Speaking of memory footprint, let’s look at the assembly.
0800032b: str r2, [r4, #16] @setting the GPIO
0800032d: str r2, [r4, #20] @clearing the GPIO
0800032f: str r2, [r4, #16] @setting the GPIO
08000331: ldr r3, [sp, #0] @loading the value to reverse
08000333: rev r3, r3 @reverse the value
08000335: str r3, [sp, #4] @store the reversed value
08000337: str r2, [r4, #20] @clearing the GPIO
08000339: str r2, [r4, #16] @setting the GPIO
0800033b: ldr r6, [sp, #0]
0800033d: ldr r0, [sp, #0]
0800033f: ldr r1, [sp, #0]
08000341: ldr r3, [sp, #0]
08000343: lsrs r0, r0, #8
08000345: lsls r3, r3, #24
08000347: orr.w r3, r3, r6, lsr #24
0800034b: and.w r0, r0, #65280 @ 0xff00
0800034f: lsls r1, r1, #8
08000351: orrs r3, r0
08000353: and.w r1, r1, #16711680 @ 0xff0000
08000357: orrs r3, r1
08000359: str r3, [sp, #12]
0800035b: str r2, [r4, #20] @clearing the GPIO
There are a couple of things worth noticing:
- The GPIO operations are where we’d expect them to be. That’s good as it means that we’re actually making a correct measurement. Optimizing the code may alter the order of operations, but let’s save this for another time.

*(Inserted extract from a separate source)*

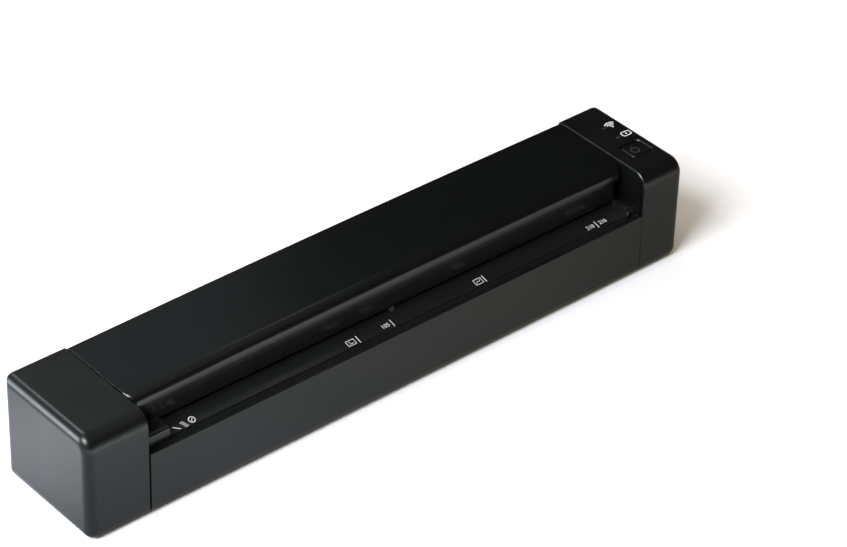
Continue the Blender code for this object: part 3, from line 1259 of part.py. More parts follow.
def card_socket():
    face = PORT_FACE
    low = BOARD_TOP + GAP
    half = CARD_SOCKET_WIDTH / 2
    start = (face - CARD_SOCKET_DEPTH, CARD_SOCKET_Y - half, low)
    end = (face, CARD_SOCKET_Y + half, low + CARD_SOCKET_HEIGHT)
    socket = block("card_socket", start, end, socket_metal())
    half = CARD_SLOT_WIDTH / 2
    middle = low + CARD_SOCKET_HEIGHT / 2
    depth = CARD_SOCKET_DEPTH - SHELL_WALL
    start = (face - depth, CARD_SOCKET_Y - half, middle - CARD_SLOT_HEIGHT / 2)
    end = (face + OVERRUN, CARD_SOCKET_Y + half, middle + CARD_SLOT_HEIGHT / 2)
    cut(socket, block("card_slot", start, end, None))


def usb_socket():
    """The metal shell with the tongue in its mouth."""
    face = PORT_FACE
    low = BOARD_TOP + GAP
    half = USB_WIDTH / 2
    start = (face - USB_DEPTH, USB_Y - half, low)
    socket = block("usb_socket", start, (face, USB_Y + half, low + USB_HEIGHT), socket_metal())
    half -= USB_SHELL
    start = (face - USB_DEPTH + USB_SHELL, USB_Y - half, low + USB_SHELL)
    end = (face + OVERRUN, USB_Y + half, low + USB_HEIGHT - USB_SHELL)
    cut(socket, block("usb_mouth", start, end, None))
    middle = low + USB_HEIGHT / 2
    half -= 2 * USB_SHELL
    start = (face - USB_DEPTH + USB_SHELL - SUNK / 2, USB_Y - half, middle - USB_SHELL / 2)
    end = (face - 2 * USB_SHELL, USB_Y + half, middle + USB_SHELL / 2)
    join(socket, block("usb_tongue", start, end, None))


def control_board():
    """The board under the right cap's top, with the two lamps; the switch sits on it."""
    side = INNER_HALF_DEPTH - CONTROL_SIDE_ROOM
    low = (RIGHT_PLATE_OUT + BUSHING_OUT + 2 * GAP, -side, CONTROL_BOARD_HEIGHT)
    high = (PORT_FACE, side, CONTROL_TOP)
    board = block("control_board", low, high, board_green())
    for name, y in (("wireless_lamp", WIRELESS_LIGHT_Y), ("battery_lamp", BATTERY_LIGHT_Y)):
        low = (LIGHT_X - LIGHT_LENGTH / 2, y - LIGHT_DEPTH / 2, CONTROL_TOP - SUNK)
        high = (LIGHT_X + LIGHT_LENGTH / 2, y + LIGHT_DEPTH / 2, CONTROL_TOP + LAMP_HEIGHT)
        join(board, block(name, low, high, None))
    half = SWITCH_SIDE / 2
    low = (BUTTON_X - half, BUTTON_Y - half, CONTROL_TOP + GAP)
    high = (BUTTON_X + half, BUTTON_Y + half, CONTROL_TOP + GAP + SWITCH_HEIGHT)
    switch = block("power_switch", low, high, chassis_grey())
    top = high[2]
    profile = [(top - SUNK, SWITCH_PLUNGER_RADIUS), (top + SWITCH_PLUNGER, SWITCH_PLUNGER_RADIUS)]
    join(switch, upright("switch_plunger", BUTTON_X, BUTTON_Y, profile, None))
    return top + SWITCH_PLUNGER


def light_guides():
    for name, y in (("wireless_light_guide", WIRELESS_LIGHT_Y), ("battery_light_guide", BATTERY_LIGHT_Y)):
        half_x, half_y = LIGHT_LENGTH / 2, LIGHT_DEPTH / 2
        low = (LIGHT_X - half_x, y - half_y, CONTROL_TOP + LAMP_HEIGHT + GAP)
        block(name, low, (LIGHT_X + half_x, y + half_y, BODY_HEIGHT - LIGHT_SINK), light_guide_clear())


def button_ring(z, spread):
    return rounded_ring(BUTTON_X, BUTTON_Y, z, BUTTON_LENGTH, BUTTON_DEPTH, BUTTON_CORNER, spread)


def power_button(plunger_top):
    """The key in the right cap: a chamfered top, a flange that keeps it in, and a stem to the switch."""
    top = BODY_HEIGHT - BUTTON_SINK
    origin = (BUTTON_X, BUTTON_Y, top)
    skirt = CAP_CEILING - GAP
    levels = [button_ring(skirt - BUTTON_FLANGE, BUTTON_FLANGE), button_ring(skirt, BUTTON_FLANGE)]
    levels += [button_ring(skirt, 0), button_ring(top - BUTTON_CHAMFER, 0), button_ring(top, -BUTTON_CHAMFER)]
    button = add("power_button", stacked(levels), satin_black(), origin)
    profile = [(plunger_top + GAP + BUTTON_TRAVEL, BUTTON_STEM_RADIUS), (skirt - SUNK, BUTTON_STEM_RADIUS)]
    join(button, upright("button_stem", BUTTON_X, BUTTON_Y, profile, None))


def main():
    clear_scene()
    left_end_cap()
    right_end_cap()
    left_chassis_plate()
    right_chassis_plate()
    lower_housing()
    feet()
    screws()
    lower_paper_guide()
    sensor_springs()
    image_sensor()
    feed_pieces = driven_roller("feed", FEED_Y)
    exit_pieces = driven_roller("exit", EXIT_Y)
    feed_gear, exit_gear = gear_train()
    motor_case()
    hinge_pins()
    paper_flag()
    main_board()
    radio_board()
    battery_pack()
    card_socket()
    usb_socket()
    power_button(control_board())
    light_guides()
    carry(axis_empty("feed_roller_axis", (PATH_MIDDLE, FEED_Y, ROLLER_Z)), *feed_pieces, feed_gear)
    carry(axis_empty("exit_roller_axis", (PATH_MIDDLE, EXIT_Y, ROLLER_Z)), *exit_pieces, exit_gear)
    cover_axis = axis_empty("cover_hinge_axis", (PATH_MIDDLE, HINGE_Y, HINGE_Z))
    carry(cover_axis, top_cover(), upper_paper_guide(), background_strip(), *pinch_springs())
    carry(cover_axis, *pinch_roller("front", FEED_Y), *pinch_roller("rear", EXIT_Y))


main()
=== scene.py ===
import math

import bpy
from mathutils import Matrix, Vector

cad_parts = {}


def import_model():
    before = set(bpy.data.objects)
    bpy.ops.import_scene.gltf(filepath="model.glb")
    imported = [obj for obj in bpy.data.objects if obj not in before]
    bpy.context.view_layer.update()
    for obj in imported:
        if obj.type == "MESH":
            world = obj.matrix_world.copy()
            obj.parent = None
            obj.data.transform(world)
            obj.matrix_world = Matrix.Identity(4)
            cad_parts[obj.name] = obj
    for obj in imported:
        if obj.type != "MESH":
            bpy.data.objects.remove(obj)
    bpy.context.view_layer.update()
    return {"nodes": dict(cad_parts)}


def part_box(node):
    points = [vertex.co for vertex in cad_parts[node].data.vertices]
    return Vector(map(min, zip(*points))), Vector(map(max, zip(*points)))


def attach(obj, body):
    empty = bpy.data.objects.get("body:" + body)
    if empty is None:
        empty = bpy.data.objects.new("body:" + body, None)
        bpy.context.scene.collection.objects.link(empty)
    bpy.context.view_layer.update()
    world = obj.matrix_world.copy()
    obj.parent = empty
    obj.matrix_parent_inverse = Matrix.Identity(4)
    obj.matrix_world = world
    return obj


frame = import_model()
NODES = frame["nodes"]

MM = 0.001

# Camera
CAMERA_PLACE = (-664.83 * MM, -785.23 * MM, 781.18 * MM)
CAMERA_AZIMUTH = math.radians(-41.585)
CAMERA_ELEVATION = math.radians(35.728)
CAMERA_ROLL = math.radians(1.991)
SENSOR_WIDTH = 36.0
PHOTO_WIDTH = 847
FOCAL_PIXELS = 3356.62
CLIP_START = 0.01
CLIP_END = 50.0

# Shading of the shells
WELD_DISTANCE = 0.002 * MM
FLAT_ANGLE = math.radians(0.05)
EDGE_ANGLE = math.radians(40)
EDGE_SEGMENTS = 2
SHARP_ANGLE = math.radians(50)
AREA_WEIGHT = 100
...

- Using the intrinsic function uses much less operations. The gain here is even more clear.
If we look at the amount of instructions stored we see
| What | Start address | End address | Size |
|---|---|---|---|
__REV() | 0x08000333 | 0x08000337 | 4 |
| Shifting and masking | 0x0800033b | 0x0800035b | 32 |
Here we see that with the intrinsic function we use 1/8 of the shift and mask solution.

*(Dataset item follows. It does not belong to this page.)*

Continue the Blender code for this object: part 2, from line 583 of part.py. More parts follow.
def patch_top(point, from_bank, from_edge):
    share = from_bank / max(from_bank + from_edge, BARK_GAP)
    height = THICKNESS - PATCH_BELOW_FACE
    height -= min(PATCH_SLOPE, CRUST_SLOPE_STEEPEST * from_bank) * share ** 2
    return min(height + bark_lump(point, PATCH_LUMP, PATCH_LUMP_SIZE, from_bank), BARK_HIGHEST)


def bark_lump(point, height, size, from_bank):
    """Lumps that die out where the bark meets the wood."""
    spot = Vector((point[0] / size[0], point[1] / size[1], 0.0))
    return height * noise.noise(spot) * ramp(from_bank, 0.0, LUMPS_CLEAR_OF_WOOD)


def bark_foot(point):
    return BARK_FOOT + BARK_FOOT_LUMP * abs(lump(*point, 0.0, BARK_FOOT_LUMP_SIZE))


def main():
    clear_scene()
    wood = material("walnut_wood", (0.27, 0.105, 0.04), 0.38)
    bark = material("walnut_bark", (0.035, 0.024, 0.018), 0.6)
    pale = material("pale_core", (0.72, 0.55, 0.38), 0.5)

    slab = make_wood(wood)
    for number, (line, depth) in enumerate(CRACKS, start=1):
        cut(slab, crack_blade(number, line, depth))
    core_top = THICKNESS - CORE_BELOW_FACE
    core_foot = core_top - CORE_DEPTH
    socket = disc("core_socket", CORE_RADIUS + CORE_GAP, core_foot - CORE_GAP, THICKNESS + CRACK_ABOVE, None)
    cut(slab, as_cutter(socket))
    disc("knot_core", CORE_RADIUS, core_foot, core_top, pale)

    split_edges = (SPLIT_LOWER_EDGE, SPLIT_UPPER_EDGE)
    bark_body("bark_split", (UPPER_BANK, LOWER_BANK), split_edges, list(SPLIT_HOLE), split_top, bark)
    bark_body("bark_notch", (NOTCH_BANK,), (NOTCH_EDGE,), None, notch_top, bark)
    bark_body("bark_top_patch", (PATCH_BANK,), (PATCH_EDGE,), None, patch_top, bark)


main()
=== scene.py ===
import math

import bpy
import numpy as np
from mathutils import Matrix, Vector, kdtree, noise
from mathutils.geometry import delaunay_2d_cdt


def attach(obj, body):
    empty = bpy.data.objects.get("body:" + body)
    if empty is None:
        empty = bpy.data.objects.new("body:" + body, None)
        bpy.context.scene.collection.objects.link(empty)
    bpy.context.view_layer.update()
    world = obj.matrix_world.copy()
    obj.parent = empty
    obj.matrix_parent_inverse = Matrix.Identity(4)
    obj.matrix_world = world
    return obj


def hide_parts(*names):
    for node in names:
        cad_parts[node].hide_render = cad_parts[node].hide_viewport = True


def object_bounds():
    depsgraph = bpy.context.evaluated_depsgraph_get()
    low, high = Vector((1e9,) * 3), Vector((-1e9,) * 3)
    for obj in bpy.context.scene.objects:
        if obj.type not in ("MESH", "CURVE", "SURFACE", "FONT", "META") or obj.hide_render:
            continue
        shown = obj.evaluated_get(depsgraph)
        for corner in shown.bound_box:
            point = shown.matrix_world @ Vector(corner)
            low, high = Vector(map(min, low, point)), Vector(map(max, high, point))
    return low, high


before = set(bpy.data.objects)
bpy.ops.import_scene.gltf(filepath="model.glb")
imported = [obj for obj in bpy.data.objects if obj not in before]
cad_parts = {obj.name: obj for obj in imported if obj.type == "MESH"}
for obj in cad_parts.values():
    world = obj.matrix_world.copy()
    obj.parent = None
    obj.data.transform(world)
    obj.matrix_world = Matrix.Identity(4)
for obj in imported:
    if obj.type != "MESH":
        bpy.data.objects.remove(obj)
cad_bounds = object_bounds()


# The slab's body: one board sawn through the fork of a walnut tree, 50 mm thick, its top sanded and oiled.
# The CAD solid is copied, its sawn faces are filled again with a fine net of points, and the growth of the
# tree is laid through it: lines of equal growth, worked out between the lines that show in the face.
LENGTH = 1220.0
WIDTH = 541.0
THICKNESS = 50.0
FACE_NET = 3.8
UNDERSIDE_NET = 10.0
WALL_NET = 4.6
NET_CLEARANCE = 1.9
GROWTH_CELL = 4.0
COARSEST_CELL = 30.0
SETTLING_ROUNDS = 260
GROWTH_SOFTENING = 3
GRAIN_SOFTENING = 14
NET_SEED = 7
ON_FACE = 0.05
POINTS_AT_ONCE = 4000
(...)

Of course, if you use a function to reverse, instead of inlining as in the example, you are only going to pay the price once, but a function call is also expensive both in term of memory and time.
Conclusions
While the usual way of reversing endianness is both portable and clear, the data speaks for itself. On an ARM Cortex M MCU, using the _REV() intrinsic function provides a measurable advantage in both performance and code size: 2.6x execution speed, and 8x reduction in memory footprint. Leveraging this specific hardware feature with the simple intrinsic should be the default choice in any embedded application where performance is a must.